New York Daily News
JURY FOR THE JUDGE
Beltran will mentor phenom outfielder
TAMPA — Carlos Beltran’s spring locker is tucked into a corner of the clubhouse at George M. Steinbrenner Field. Make a hard right after coming through the door, pass some pitchers who are trying to make the club, and you’re headed right for it.
Just before reaching Beltran’s spot, you’ll find the locker belonging to Aaron Judge, perhaps the Yankees’ best position player prospect. Beltran asked to have Judge nearby because he wants to guide the player who most believe will succeed him in a year as the Yanks’ right fielder.
“He’s a guy, the future of this organization, and I feel like I’ll help him,” Beltran said Monday after a pre-camp workout at the Yankees’ minor-league complex. “When I was growing up and in the big leagues the first year, I had some veteran guys who took care of me, helped me, along the way.
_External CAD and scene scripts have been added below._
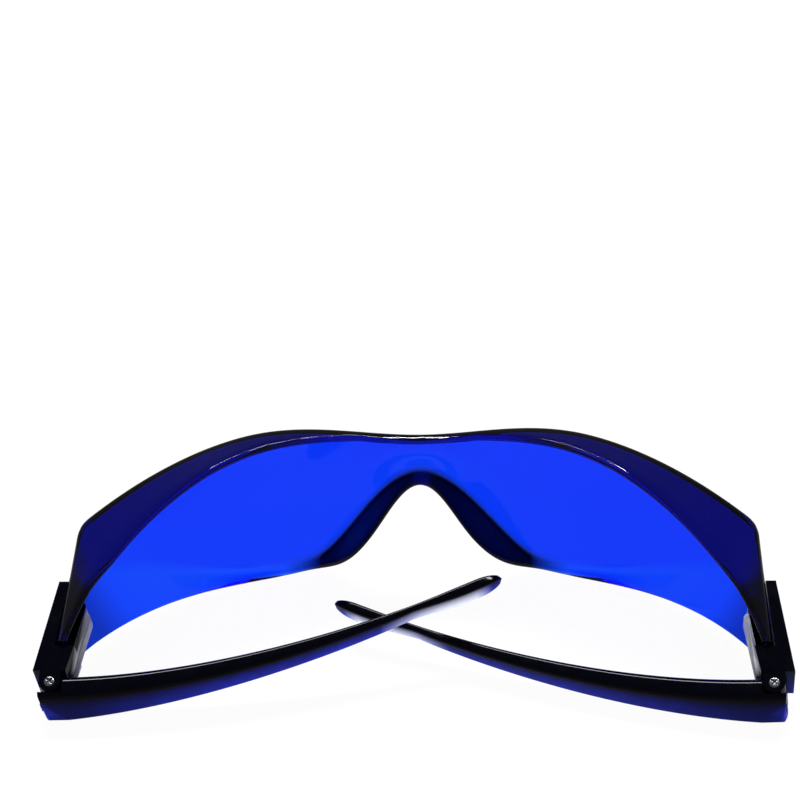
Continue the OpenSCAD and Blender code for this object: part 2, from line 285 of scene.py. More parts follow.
# The finishes
def new_material(name: str) -> tuple:
    """A material with an empty node tree, and the function that adds nodes to it."""
    material = bpy.data.materials.new(name)
    material.use_nodes = True
    material.node_tree.nodes.clear()
    return material, partial(add_node, material.node_tree)


# Shining through, it gives pure blue under a clear gloss, and painted shade in its base colour turns the
# shelf, the nose flange and the wing's end nearly black
@dataclass(frozen=True)
class TintedPolycarbonate:
    """Clear polycarbonate, moulded and dyed deep blue: red and green die out within a wall."""

    absorbed: tuple = (3.2, 1.75, 0.04)
    # The colour of the painted shade, mixed in by the painted shade share that the shield stores
    deep: str = "#010102"
    ior: float = 1.3
    sheen: float = 0.5
    flow_mm: float = 14.0
    flow_height_mm: float = 0.4
    haze_mm: float = 2.5
    haze_rough: float = 0.05

    def make(self) -> bpy.types.Material:
        """Builds the material, whose haze and flow waves are those of a moulding."""
        material, add = new_material("tinted_polycarbonate")
        place = add("ShaderNodeTexCoord").outputs["Object"]
        flow = add("ShaderNodeTexNoise", {"Vector": place, "Scale": 1 / (self.flow_mm * MM),
                                          "Detail": 1.0})
        haze = add("ShaderNodeTexNoise", {"Vector": place, "Scale": 1 / (self.haze_mm * MM),
                                          "Detail": 4.0})
        rough = add("ShaderNodeMapRange", {"Value": haze, "From Min": 0.35, "From Max": 0.75,
                                           "To Min": 0.0, "To Max": self.haze_rough})
        wave = add("ShaderNodeBump", {"Height": flow, "Strength": 0.05,
                                      "Distance": self.flow_height_mm * MM})
        # Painted shade: the base colour runs from white to the dark colour by the shield's painted shade
        # share
        depth = add("ShaderNodeAttribute", attribute_name="depth").outputs["Fac"]
        colour = add("ShaderNodeMix", {0: depth, 6: (1, 1, 1, 1), 7: linear(self.deep)}, data_type="RGBA")
        shader = add("ShaderNodeBsdfPrincipled", {
            "Base Color": colour.outputs[2], "Transmission Weight": 1.0, "IOR": self.ior,
            "Specular IOR Level": self.sheen, "Roughness": rough, "Normal": wave})
        # A little over the strongest, so that no part of the passed colour is 0
        density = max(self.absorbed) / MM * 1.02
        passed = tuple(1 - a / MM / density for a in self.absorbed) + (1.0,)
        volume = add("ShaderNodeVolumeAbsorption", {"Color": passed, "Density": density})
        add("ShaderNodeOutputMaterial", {"Surface": shader, "Volume": volume})
        return material


# It looks nearly black where it is deep, with painted glow in blue where light gathers in its edges, and a
# pale painted highlight where it is thin
@dataclass(frozen=True)
class DeepBlueNylon:
    """Thick clear nylon, moulded, in the same dye as the lens."""

    deep: str = "#000005"
    # The colour of the painted glow, and below it that of the painted highlight
    painted_glow_colour: str = "#2530c0"
    painted_highlight: str = "#f4f8ff"
    ior: float = 1.5
    sheen: float = 0.1
    cloud_mm: float = 3.0
    cloud_height_mm: float = 0.2

    def make(self) -> bpy.types.Material:
        """Builds the material, which reads from each piece where its painted glow and painted highlight go.
        """
        material, add = new_material("deep_blue_nylon")
        place = add("ShaderNodeTexCoord").outputs["Object"]
        cloud = add("ShaderNodeTexNoise", {"Vector": place, "Scale": 1 / (self.cloud_mm * MM),
                                           "Detail": 3.0})
        glow = add("ShaderNodeAttribute", attribute_name="glow").outputs["Fac"]
        painted_highlight = add("ShaderNodeAttribute", attribute_name="painted_highlight").outputs["Fac"]
        uneven = add("ShaderNodeMapRange", {"Value": cloud, "From Min": 0.3, "From Max": 0.7,
                                            "To Min": 0.8, "To Max": 1.15})
        share = add("ShaderNodeMath", {0: glow, 1: uneven}, operation="MULTIPLY", use_clamp=True)
        # Painted glow over the dark body colour, then the painted highlight over both
        body = add("ShaderNodeMix", {0: share, 6: linear(self.deep), 7: linear(self.painted_glow_colour)}, data_type="RGBA")
        colour = add("ShaderNodeMix", {0: painted_highlight, 6: body.outputs[2], 7: linear(self.painted_highlight)},
                     data_type="RGBA")
        rough = add("ShaderNodeMapRange", {"Value": cloud, "From Min": 0.3, "From Max": 0.8,
                                           "To Min": 0.06, "To Max": 0.16})
        wave = add("ShaderNodeBump", {"Height": cloud, "Strength": 0.08,
                                      "Distance": self.cloud_height_mm * MM})
        shader = add("ShaderNodeBsdfPrincipled", {
            "Base Color": colour.outputs[2], "Roughness": rough, "IOR": self.ior,
            "Specular IOR Level": self.sheen, "Normal": wave})
        add("ShaderNodeOutputMaterial", {"Surface": shader})
        return material


# It gives a small hard sparkle, broken up by its turning marks
@dataclass(frozen=True)
class NickelPlatedSteel:
    """Turned steel with bright nickel plating."""

    colour: str = "#77797f"
    # Real turning marks are finer: they are drawn as coarse as they need to show
    turning_mm: float = 0.12
    smoothest: float = 0.12
    roughest: float = 0.32

    def make(self) -> bpy.types.Material:
        """Builds the material."""
        material, add = new_material("nickel_plated_steel")
        place = add("ShaderNodeTexCoord").outputs["Object"]
        marks = add("ShaderNodeTexNoise", {"Vector": place, "Scale": 1 / (self.turning_mm * MM),
                                           "Detail": 2.0})
        rough = add("ShaderNodeMapRange", {"Value": marks, "To Min": self.smoothest,
                                           "To Max": self.roughest})
        shader = add("ShaderNodeBsdfPrincipled", {"Base Color": linear(self.colour), "Metallic": 1.0,
                                                  "Roughness": rough})
        add("ShaderNodeOutputMaterial", {"Surface": shader})
        return material


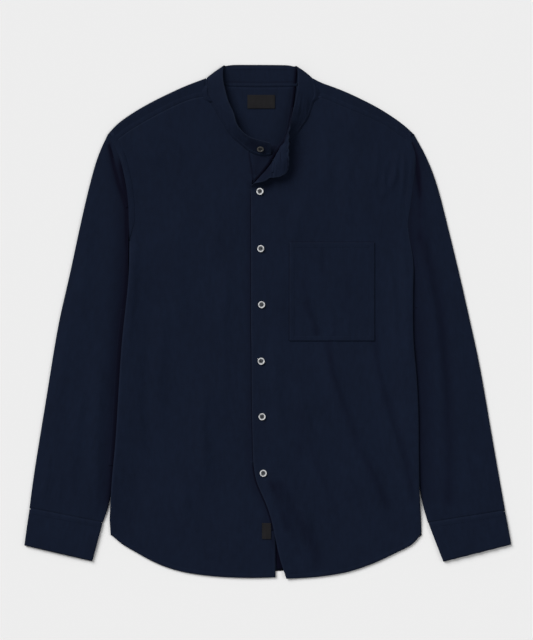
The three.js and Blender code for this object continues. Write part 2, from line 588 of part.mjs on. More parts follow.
function makeButtons() {
  const geometry = buttonGeometry();
  buttonRows.forEach(({ x, y }, index) => {
    const mesh = addPiece(`button_${index + 2}`, geometry.clone(), shell);
    mesh.position.set(x, y, leftFrontHeight(x, y) + seatGap);
  });
  const top = addPiece('button_1', geometry.clone(), smokedShell);
  const { x, y, z, above, tilt } = bandButton;
  top.rotation.x = tilt;
  top.position.set(x, y - above * Math.sin(tilt), z + above * Math.cos(tilt));
}

makeBack();
makeYoke();
makeFronts();
makeSleeve(rightSide, rightSleeveFolds, 'sleeve_right');
makeSleeve(leftSide, leftSleeveFolds, 'sleeve_left');
makeCuff(rightSide, 'cuff_right');
makeCuff(leftSide, 'cuff_left');
makeBand();
addPiece('pocket', laidPiece({ ...pocket, thickness: cloth }, leftFrontHeight, pocket.point, 8, 8));
addPiece('label_neck', laidPiece(neckLabel, () => cloth, 0, 4, 2), labelCloth);
addPiece('label_hem', laidPiece(hemLabel, rightFrontHeight, 0, 2, 3), labelCloth);
makeButtons();

// The origin is on the floor under the middle of the shirt
const middle = new THREE.Box3().setFromObject(shirt, true).getCenter(point(0, 0));
shirt.position.set(-middle.x, -middle.y, 0);

export default shirt;
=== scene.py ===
import math

import bmesh
import bpy
import numpy as np
from mathutils import Matrix, Vector
from mathutils.bvhtree import BVHTree
from mathutils.kdtree import KDTree


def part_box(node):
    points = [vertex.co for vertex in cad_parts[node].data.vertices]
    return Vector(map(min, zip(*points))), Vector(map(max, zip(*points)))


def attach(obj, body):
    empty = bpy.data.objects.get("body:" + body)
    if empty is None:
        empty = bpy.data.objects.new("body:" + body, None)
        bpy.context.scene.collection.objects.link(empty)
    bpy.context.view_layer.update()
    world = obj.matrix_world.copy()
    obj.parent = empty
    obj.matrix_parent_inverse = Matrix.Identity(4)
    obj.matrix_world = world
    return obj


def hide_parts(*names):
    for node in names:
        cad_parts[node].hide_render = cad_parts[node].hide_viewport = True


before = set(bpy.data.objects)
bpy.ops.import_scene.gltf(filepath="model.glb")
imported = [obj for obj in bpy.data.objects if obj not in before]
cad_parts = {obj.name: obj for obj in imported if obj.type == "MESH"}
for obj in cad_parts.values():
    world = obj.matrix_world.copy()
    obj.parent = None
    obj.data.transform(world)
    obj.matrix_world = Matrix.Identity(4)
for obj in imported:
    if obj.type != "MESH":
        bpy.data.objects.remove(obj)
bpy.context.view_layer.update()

mm = 0.001
surfaces = {}      # outer face of each finished cloth, for what is sewn on it


# Camera, light and floor

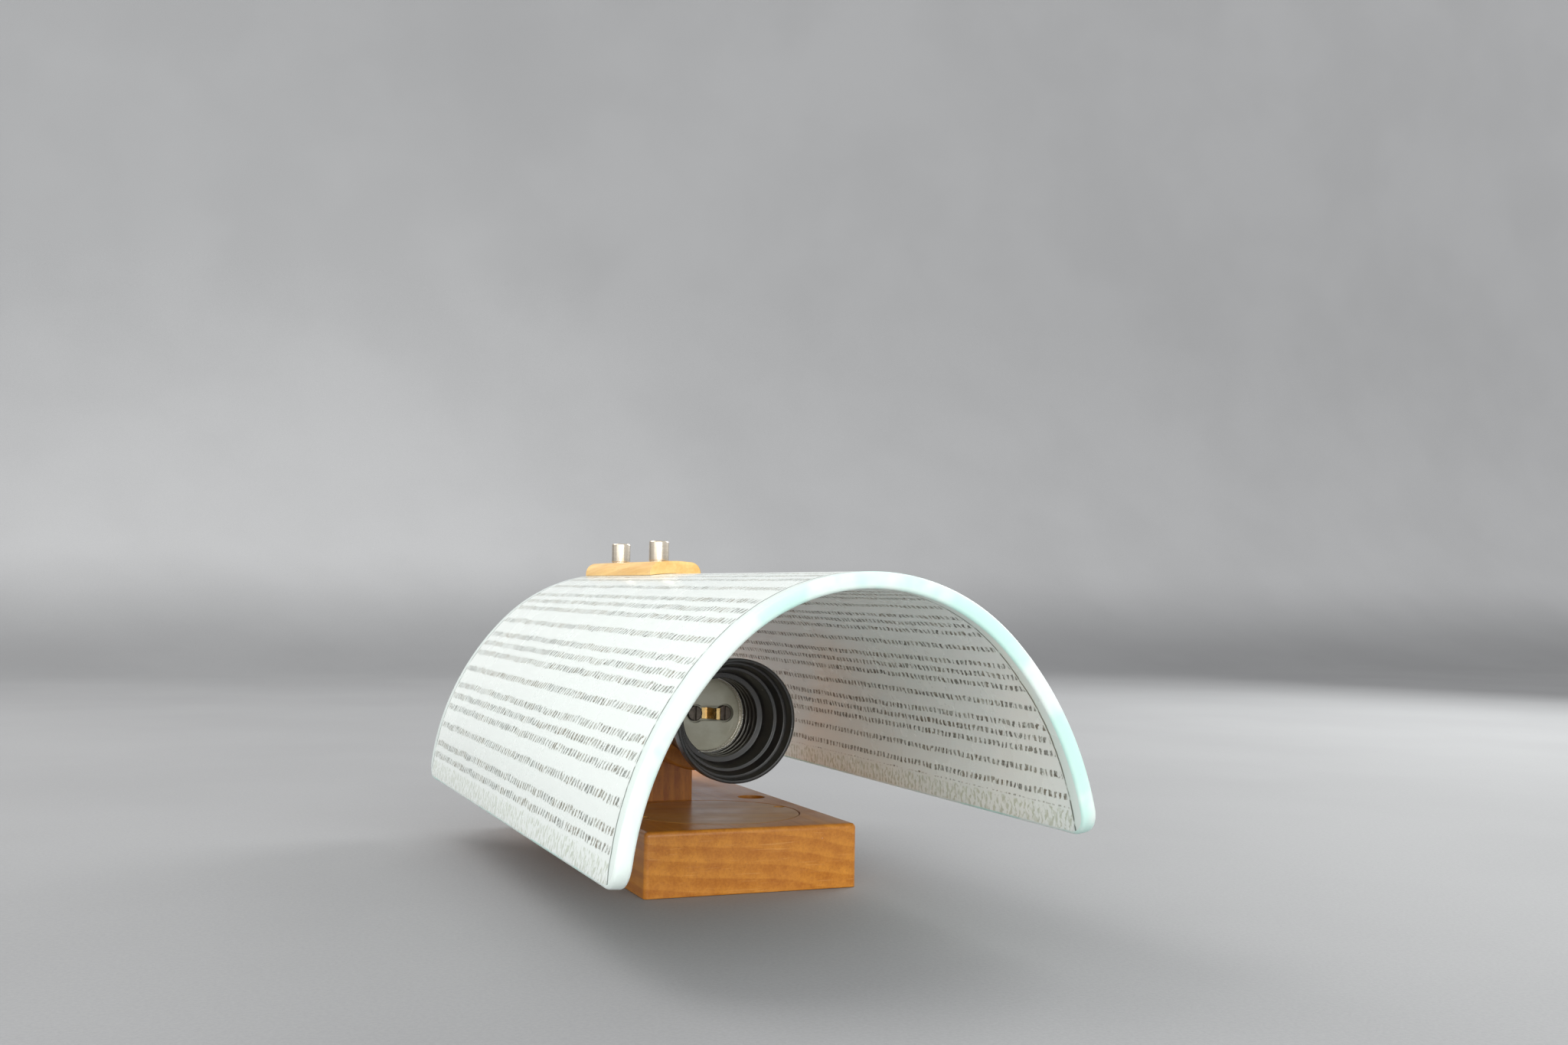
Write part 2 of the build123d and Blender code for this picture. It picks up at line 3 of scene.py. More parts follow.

“The game of baseball is not about what you can do for yourself — I know what I can do for me — but about trying to impact younger guys. I take pride in that.”
Judge got a text saying that Beltran had asked for Judge’s locker to be close. “It was pretty shocking,” Judge said. “Pretty cool.
“Being next to a legend is awesome. Carlos is a guy I’ve watched for years growing up, just how he handles himself on the field and off the field. He’s a class act, so it’s a pretty cool honor and privilege to be here.”
Beltran, who is entering the final season of a three-year, $45 million deal with the Yanks, already has an idea of one topic to discuss with Judge: Judge’s tenure at Triple-A last season.
After tearing up Double-A, Judge struggled at Scranton/Wilkes-Barre. He batted .224 with a .680 OPS in 61 games at the higher level and, perhaps, some of the bloom on his prospect status dimmed. The 23-year-old faltered against the more mature pitcher s i n Tr iple -A , who exploited when he wasn’t patient at the plate.
“Sometimes when you’re young and you go to one league and do well and then to a different one and struggle, sometimes you’re kinda doubting yourself,” Beltran said. “We’re going to talk about that. Basically, a bunch of stuff.”
Mentoring Judge, even though Judge is likely his eventual successor, is “the right thing to do,” Beltran says. “And at the same time, I feel like I can help him mentally. Strategy. Approach. I’ve been in the game for quite a while.”
True, and Beltran feels like he’s accomplished a lot in his 18-year career. But not everything he wants.
“The last thing I’m missing is a World Series, so I just want to be there and hopefully this year, with the guys we’ve added, like (Starlin) Castro and (Aroldis) Chapman and (Aaron) Hicks, I think we’re a better ballclub than we were last year,” Beltran said.
The 38-year-old noted Boston’s offseason moves — the Red Sox signed ace David Price and added closer Craig Kimbrel, among others — and pointed out that the Red Sox are getting several injured stars back, which should make the American League East race fascinating.
“We have confidence in ourselves,” Beltran said. “I know we have a great group of guys, a great mix. It’s going to be fun. Joe Girardi did a great job last year of managing everyone to the point where for the most part, we were healthy and only for Tex (Mark Teixeira), the foul tip that broke his leg. Having Tex healthy and Alex (Rodriguez) hopefully has a good year like he did last year and myself — hopefully I begin the season like I finished the season last year. It will be fun.”
Beltran, who had 34 doubles, 19 homers, a .276 average and an .808 OPS last year, hopes he can find the consistency he had through much of 2015.
“Hopefully, we can make it further in the playoffs,” Beltran said. Along the way, he wants to guide a pretty big part of the future — literally, since Judge is 6-7 and 275 pounds. “I just want to help him as much as I can so he can have a successful career,” Beltran said.